Le château de Langeais, en Indre-et-Loire, fut reconstruit par Louis XI en 1465. Il a remplacé un premier château fort édifié à la fin du Xe siècle par Foulques Nerra, auquel on doit la construction de l’un des premiers donjons de France avec une architecture entièrement en pierre. Il n’en subsiste qu’un mur imposant de 17 m de longueur et d’une dizaine de mètres de hauteur, lequel a été habillé d’un échafaudage en bois de six mètres de hauteur, avec machinerie, imaginé par Arnaud de Saint-Jouan, architecte en chef des Monuments historiques. Sa construction est donc une hypothèse historique, érigée dans un but pédagogique, pour que le visiteur comprenne comment pouvait s’effectuer un chantier au Moyen Âge, et apprécie mieux l’originalité du donjon.
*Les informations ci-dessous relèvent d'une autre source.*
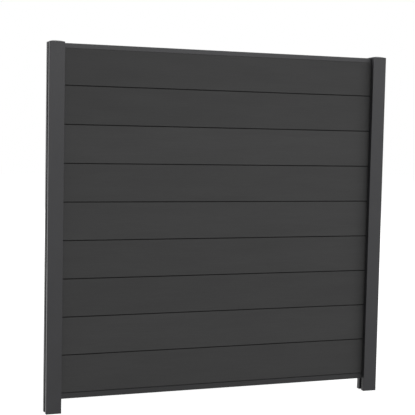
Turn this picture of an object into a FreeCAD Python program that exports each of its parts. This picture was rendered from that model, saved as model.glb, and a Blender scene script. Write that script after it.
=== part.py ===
import FreeCAD, Part
import os
import Sketcher

# Garden privacy screen: nine hollow composite boards stacked between two grooved
# aluminium posts. Millimetres. X runs along the fence, the front looks to -Y, Z is up.
# The origin lies on the ground, midway between the posts.

SIZES = (
    ("board_length", 1800, "length of a board and of both rails"),
    ("board_insertion", 12.5, "how far a board's end reaches into a post's groove"),
    ("board_thickness", 20, "board, front to back"),
    ("board_pitch", 200, "height that one board adds to the stack"),
    ("shadow_gap", 4.5, "open joint that shows between two boards"),
    ("board_bevel", 1, "bevel along the long edges of a board's faces"),
    ("tongue_thickness", 8, "tongue on a board's upper edge, front to back"),
    ("tongue_bevel", 1.2, "lead-in bevel on the tongue"),
    ("tongue_clearance", 0.35, "play between tongue and groove on each side"),
    ("joint_depth", 10, "how deep a tongue sits in the groove above it"),
    ("board_wall", 4.5, "composite wall round and between the chambers"),
    ("chamber_count", 5, "hollow chambers in a board"),
    ("chamber_bevel", 2, "bevel in the corners of a chamber"),
    ("post_width", 80, "post, square"),
    ("post_overrun", 0.5, "a post's cut end above the top rail"),
    ("post_wall", 2.2, "aluminium wall of the post"),
    ("post_corner_radius", 2.5, "radius on the post's four outer corners"),
    ("post_edge_radius", 0.8, "radius along the mouths of the panel grooves"),
    ("groove_width", 25, "panel groove in a post, front to back"),
    ("groove_depth", 16, "panel groove in a post, from its side face"),
    ("port_radius", 4.2, "outside of a screw port"),
    ("port_bore_radius", 2.1, "bore of a screw port"),
    ("port_merge", 0.8, "how far a screw port sinks into the post's walls"),
    ("seal_offset", 4.5, "post's side face to the middle of a seal"),
    ("slot_mouth", 2.2, "mouth of a seal slot"),
    ("slot_width", 3.6, "seal slot behind its mouth"),
    ("slot_lip", 0.9, "metal left in front of a seal slot"),
    ("slot_depth", 2.6, "seal slot, from the groove wall to its floor"),
    ("seal_width", 7, "seal strip across the groove wall"),
    ("seal_play", 0.15, "play of the seal's foot in its slot"),
    ("seal_flute_width", 2.4, "hollow between a seal's two lips"),
    ("seal_flute_depth", 1, "depth of that hollow"),
    ("seal_end_gap", 1, "seal's ends to the rails"),
    ("ground_gap", 70, "ground to the underside of the start rail"),
    ("rail_width", 24, "both rails, front to back"),
    ("start_rail_height", 28, "start rail, underside to shoulder"),
    ("start_rail_wall", 2, "wall of the start rail"),
    ("drain_length", 22, "drain slot in the start rail's floor"),
    ("drain_width", 6, "drain slot, front to back"),
    ("drain_bevel", 2, "bevelled corners of a drain slot"),
    ("drain_count", 4, "drain slots along the start rail"),
    ("drain_end_distance", 150, "rail's end to the middle of the outermost drain slot"),
    ("top_rail_height", 24, "top rail, lower edge to top"),
    ("top_rail_wall", 2, "web of the top rail"),
    ("top_rail_play", 0.2, "play of the top rail's legs on the board's faces"),
    ("rail_edge_radius", 1, "outer edges of both rails"),
    ("cap_rim", 4, "straight rim of a post cap"),
    ("cap_dome", 7, "rise of a cap above its rim"),
    ("cap_shoulder", 1.5, "flat ledge between a cap's edge and its dome"),
    ("plug_length", 22, "how far a cap's plugs reach into the post"),
    ("plug_wall", 2, "wall of a cap's plug"),
    ("plug_clearance", 0.3, "play of a plug in its chamber"),
    ("bracket_thickness", 2.5, "sheet of a rail bracket"),
    ("bracket_width", 22, "bracket, front to back"),
    ("bracket_drop", 42, "bracket's upright leg"),
    ("bracket_reach", 14, "bracket's shelf under the rail"),
    ("bracket_bend_radius", 2, "inside of the bracket's bend"),
    ("screw_first_drop", 14, "underside of the rail to the upper bracket screw"),
    ("screw_spacing", 18, "upper to lower bracket screw"),
    ("screw_radius", 2.1, "bracket screw's shank"),
    ("screw_head_radius", 4, "bracket screw's head"),
    ("screw_head_height", 2.6, "bracket screw's head"),
    ("screw_head_bevel", 0.9, "rounding of the head, cut as a bevel"),
    ("screw_length", 13, "bracket screw under its head"),
    ("screw_point", 3, "length of the screw's drill point"),
    ("screw_play", 0.1, "radial play of a screw in the metal"),
    ("stiffener_wall", 1.5, "wall of a stiffener tube"),
    ("stiffener_play", 0.3, "play of a stiffener in its chamber"),
    ("stiffener_end_gap", 8, "stiffener's end to the board's end"),
)
BOARD_COUNT = 9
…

Par ailleurs, les salles du château présentent la reconstitution du quotidien d’un prince de la fin du Moyen Âge: crédences et lits sculptés, coffres aux serrures ouvragées, tentures prestigieuses du XVe, vaisselle précieuse ou costumes qui font revivre le mariage royal de Charles VIII et d’Anne de Bretagne.
L’association œuvre essentiellement à la découverte et à la préservation du patrimoine bâti pour le jeune public. Il leur propose de participer à des activités éducatives, notamment pour redécouvrir des techniques artistiques anciennes ou plus récentes. Ces ateliers se font sur les sites mêmes et participent à la sensibilisation des plus jeunes à l’histoire des arts: maquettisme architectural, taille de pierre, calligraphie, mosaïque et vitrail.
Cham supervise également des chantiers participatifs de restauration à travers le pays associés à des « visites éducatives » de monuments locaux ancrés dans leur environnement. Ces visites visent à faire prendre conscience de la proximité de l’histoire et du patrimoine dans les régions.